The Cedarcrest team, who refer to themselves as Stealth Robotics, includes Andrew Burnell, Taylor Cramer, Miles Denison, Adam Ish, Ellie Ish, Jake Knoth, Zachary Mabe, Nate Sutherland, Lucas Wagner and Madison Waterman. Also participating were Sidney Allen, Trevor Ashby, Alicia Browning, Dominic Dams, Chris Dowd, Savannah Egger, Ethan Klingsheim, Kendall Koch, Austin Koons, Gina McNulty, Nathaniel Nemeth, Emily Rule, Keenan Taylor, Kyle Thompson, Jaclyn Ward and Zach Wynakos.
Stealth Robotics first competed at Century Link Field in Seattle, at the FIRST (For Inspiration and Recognition of Science and Technology, a non-profit started by inventor Dean Kamen in 1989 to inspire young people’s interest in science and technology) multi-state regional competition March 23-24.

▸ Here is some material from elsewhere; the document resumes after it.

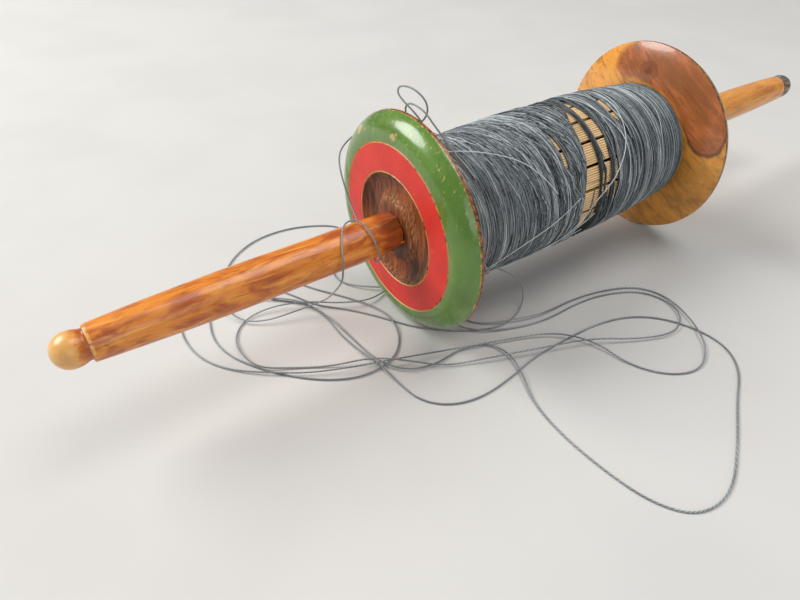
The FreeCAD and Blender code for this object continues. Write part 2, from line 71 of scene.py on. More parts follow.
# One end leaves the winding beside the front disc, lies in loops on the surface, lies over the front handle and
# goes once round it and over the rim of the front disc, and its end lies on the winding. In metres, with x
# counted from the middle of the drum.
THREAD_ROUTE = [
    (-0.0500, -0.0275, 0.0293), (-0.0440, -0.0310, 0.0260), (-0.0355, -0.0310, 0.0170), (-0.0320, -0.0310, 0.0090),
    (-0.0330, -0.0330, 0.0030), (-0.0410, -0.0380, 0.0009), (-0.0550, -0.0410, 0.0007), (-0.0710, -0.0350, 0.0007),
    (-0.0860, -0.0240, 0.0007), (-0.0970, -0.0120, 0.0007), (-0.1070, 0.0050, 0.0007), (-0.1180, 0.0200, 0.0007),
    (-0.1310, 0.0330, 0.0007), (-0.1380, 0.0500, 0.0007), (-0.1470, 0.0660, 0.0007), (-0.1650, 0.0730, 0.0007),
    (-0.1800, 0.0670, 0.0007), (-0.1860, 0.0540, 0.0007), (-0.1900, 0.0380, 0.0007), (-0.1880, 0.0220, 0.0007),
    (-0.1800, 0.0060, 0.0007), (-0.1690, -0.0090, 0.0007), (-0.1540, -0.0230, 0.0007), (-0.1370, -0.0310, 0.0007),
    (-0.1190, -0.0290, 0.0007), (-0.1070, -0.0180, 0.0007), (-0.1020, -0.0030, 0.0021), (-0.1040, 0.0110, 0.0021),
    (-0.1130, 0.0300, 0.0007), (-0.1240, 0.0460, 0.0007), (-0.1310, 0.0600, 0.0007), (-0.1410, 0.0680, 0.0020),
    (-0.1510, 0.0630, 0.0020), (-0.1500, 0.0520, 0.0007), (-0.1410, 0.0440, 0.0007), (-0.1340, 0.0360, 0.0007),
    (-0.1310, 0.0220, 0.0007), (-0.1320, 0.0020, 0.0007), (-0.1300, -0.0180, 0.0020), (-0.1270, -0.0320, 0.0020),
    (-0.1260, -0.0450, 0.0007), (-0.1240, -0.0600, 0.0007), (-0.1130, -0.0710, 0.0007), (-0.0960, -0.0750, 0.0007),
    (-0.0730, -0.0720, 0.0007), (-0.0600, -0.0690, 0.0007), (-0.0380, -0.0680, 0.0007), (-0.0080, -0.0690, 0.0007),
    (0.0140, -0.0770, 0.0007), (0.0280, -0.0940, 0.0007), (0.0330, -0.1170, 0.0007), (0.0230, -0.1340, 0.0007),
    (0.0020, -0.1460, 0.0007), (-0.0200, -0.1610, 0.0007), (-0.0460, -0.1760, 0.0007), (-0.0670, -0.1750, 0.0007),
    (-0.0780, -0.1600, 0.0007), (-0.0820, -0.1380, 0.0007), (-0.0830, -0.1130, 0.0007), (-0.0800, -0.0910, 0.0007),
    (-0.0720, -0.0750, 0.0020), (-0.0670, -0.0600, 0.0020), (-0.0710, -0.0460, 0.0007), (-0.0860, -0.0420, 0.0007),
    (-0.1040, -0.0440, 0.0007), (-0.1190, -0.0400, 0.0020), (-0.1270, -0.0260, 0.0020), (-0.1280, -0.0060, 0.0007),
    (-0.1300, 0.0180, 0.0020), (-0.1360, 0.0380, 0.0030), (-0.1500, 0.0530, 0.0017), (-0.1680, 0.0620, 0.0020),
    (-0.1870, 0.0680, 0.0020), (-0.2000, 0.0620, 0.0007), (-0.2030, 0.0460, 0.0007), (-0.2010, 0.0280, 0.0007),
    (-0.1920, 0.0120, 0.0007), (-0.1770, -0.0020, 0.0020), (-0.1600, -0.0140, 0.0020), (-0.1400, -0.0240, 0.0033),
    (-0.1200, -0.0310, 0.0033), (-0.1030, -0.0360, 0.0020), (-0.0840, -0.0440, 0.0028), (-0.0580, -0.0520, 0.0015),
    (-0.0360, -0.0620, 0.0024), (-0.0240, -0.0800, 0.0024), (-0.0220, -0.0990, 0.0007), (-0.0120, -0.1160, 0.0007),
    (0.0050, -0.1240, 0.0007), (0.0220, -0.1150, 0.0020), (0.0340, -0.0960, 0.0020), (0.0410, -0.0750, 0.0007),
    (0.0340, -0.0590, 0.0007), (0.0140, -0.0500, 0.0007), (-0.0080, -0.0460, 0.0007), (-0.0310, -0.0470, 0.0021),
    (-0.0520, -0.0400, 0.0021), (-0.0660, -0.0320, 0.0007), (-0.0720, -0.0170, 0.0007), (-0.0710, 0.0000, 0.0007),
    (-0.0770, 0.0150, 0.0007), (-0.0900, 0.0220, 0.0007), (-0.1040, 0.0170, 0.0028), (-0.1200, 0.0230, 0.0039),
    (-0.1340, 0.0340, 0.0042), (-0.1510, 0.0430, 0.0031), (-0.1680, 0.0450, 0.0007), (-0.1790, 0.0350, 0.0007),
    (-0.1830, 0.0200, 0.0021), (-0.1800, 0.0040, 0.0021), (-0.1660, -0.0040, 0.0007), (-0.1480, -0.0150, 0.0007),
    (-0.1300, -0.0240, 0.0045), (-0.1160, -0.0360, 0.0045), (-0.1000, -0.0480, 0.0007), (-0.0780, -0.0580, 0.0032),
    (-0.0520, -0.0680, 0.0038), (-0.0260, -0.0770, 0.0038), (-0.0030, -0.0910, 0.0018), (0.0170, -0.0990, 0.0020),
    (0.0320, -0.0920, 0.0020), (0.0380, -0.0770, 0.0007), (0.0310, -0.0620, 0.0007), (0.0120, -0.0530, 0.0007),
    (-0.0080, -0.0500, 0.0007), (-0.0320, -0.0510, 0.0007), (-0.0540, -0.0450, 0.0007), (-0.0720, -0.0360, 0.0020),
    (-0.0800, -0.0200, 0.0020), (-0.0790, 0.0000, 0.0007), (-0.0860, 0.0200, 0.0022), (-0.1000, 0.0300, 0.0022),
    (-0.1080, 0.0420, 0.0007), (-0.1080, 0.0540, 0.0007), (-0.0990, 0.0660, 0.0007), (-0.0860, 0.0750, 0.0007),
    (-0.0770, 0.0850, 0.0007), (-0.0780, 0.0970, 0.0007), (-0.0880, 0.1060, 0.0007), (-0.1060, 0.1140, 0.0007),
    (-0.1280, 0.1150, 0.0007), (-0.1480, 0.1060, 0.0007), (-0.1620, 0.0910, 0.0007), (-0.1720, 0.0740, 0.0007),
    (-0.1760, 0.0560, 0.0055), (-0.1720, 0.0420, 0.0021), (-0.1610, 0.0340, 0.0026), (-0.1460, 0.0300, 0.0049),
    (-0.1340, 0.0270, 0.0070), (-0.1305, 0.0170, 0.0160), (-0.1315, 0.0050, 0.0300), (-0.1340, -0.0050, 0.0410),
    (-0.1360, -0.0115, 0.0490), (-0.1360, -0.0128, 0.0570), (-0.1340, -0.0094, 0.0652), (-0.1295, -0.0020, 0.0698),
    (-0.1240, 0.0036, 0.0690), (-0.1190, 0.0020, 0.0698), (-0.1175, -0.0074, 0.0675), (-0.1165, -0.0126, 0.0600),
    (-0.1155, -0.0128, 0.0535), (-0.1135, -0.0060, 0.0455), (-0.1090, 0.0060, 0.0435), (-0.1055, 0.0170, 0.0450),
    (-0.1035, 0.0280, 0.0495), (-0.1020, 0.0380, 0.0560), (-0.1010, 0.0460, 0.0650), (-0.0990, 0.0530, 0.0715),
    (-0.0960, 0.0565, 0.0770), (-0.0910, 0.0550, 0.0830), (-0.0860, 0.0505, 0.0880), (-0.0810, 0.0430, 0.0900),
    (-0.0770, 0.0330, 0.0940), (-0.0755, 0.0210, 0.0990), (-0.0760, 0.0120, 0.1035), (-0.0780, 0.0055, 0.1080),
    (-0.0795, 0.0000, 0.1140), (-0.0820, -0.0022, 0.1205), (-0.0850, 0.0005, 0.1250), (-0.0870, 0.0050, 0.1265),
    (-0.0885, 0.0105, 0.1255), (-0.0885, 0.0120, 0.1215), (-0.0870, 0.0080, 0.1180), (-0.0850, 0.0044, 0.1150),
    (-0.0820, 0.0015, 0.1100), (-0.0800, 0.0005, 0.1050), (-0.0775, 0.0040, 0.1010), (-0.0775, 0.0110, 0.1010),
    (-0.0795, 0.0155, 0.1050), (-0.0820, 0.0150, 0.1105), (-0.0832, 0.0120, 0.1153), (-0.0835, 0.0065, 0.1173),
    (-0.0825, -0.0015, 0.1160), (-0.0800, -0.0050, 0.1105), (-0.0765, -0.0070, 0.1050), (-0.0735, -0.0100, 0.0995),
    (-0.0715, -0.0145, 0.0950), (-0.0700, -0.0190, 0.0918), (-0.0690, -0.0245, 0.0880),
]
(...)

They ranked 28th out of 50 teams, with five wins and six losses in the robotic challenges.
Between Seattle and Spokane, Stealth Robotics spent many hours working on their business plan, safety plan, improved the design of their robot and overall structure and organization of their team. Many of the judges had also judged the Seattle Regional, and had seen the team’s initial struggles, as well as the rapid progress they made between events.
At the Spokane Regional Competition April 4 to 7, Stealth Robotics ended up with a rank of 15 of 47, winning seven rounds and losing four. They were one of eight rookie teams, but Cedarcrest earned the Rookie All-Star award, and an invitation to compete at the national championship. The Rookie All-Star award celebrates the rookie team exemplifying a young but strong partnership effort, as well as implementing the mission of FIRST to inspire students to learn more about science and technology.
The team is now making fundraising efforts a priority and will begin holding various fundraising events. Donations are tax deductible and checks can be made to FRC team #4089 and can be mailed to: WFR, 35180 NE Moss Creek Way, Carnation, WA 98014. WFR (Washington FIRST Robotics) is a 501(c)3 non-profit.
The robotics program began last fall, when the Cedarcrest CTE (Career and Technical Education) Department received thousands of dollars in grants for the robotics program, including a $7,000 Washington FIRST Robotics Grant from the Office of the Superintendent of Public Instruction, a $6,500 grant from NASA, secured with the help of parent Jill Wagner, and a $500 grant from Platt Electric.
Teachers Mike Miyoshi and Les Collins, and volunteer Kevin Ross, who has extensive experience with FIRST Robotics, helped mentor the early team. Mentors at Spokane included Wagner, Rob Sutherland, Ted Ish,and Ronda Ish.
The team started work on its robot in early January, and gave a project presentation to the Riverview School Board in February, in preparation for their first competition.
“It has been a lot of work, but the students have created a great robot. We could not have done it without great mentors like Les Collins, Kevin Ross, and Greg Schwartz,” Miyoshi said. He added that the program has so far been “well worth the effort.”
Ross has been involved with FIRST Robotics since early 1999. He explained the remarkable growth of this project over the years, saying, “in 2007 there were only 15 FIRST Robotics teams, and now there are 96 high school teams in Washington state, with over 5,000 student participants.”
This year’s national championship will feature 350 teams from all over the world. More than 35,000 fans are expected to attend the event.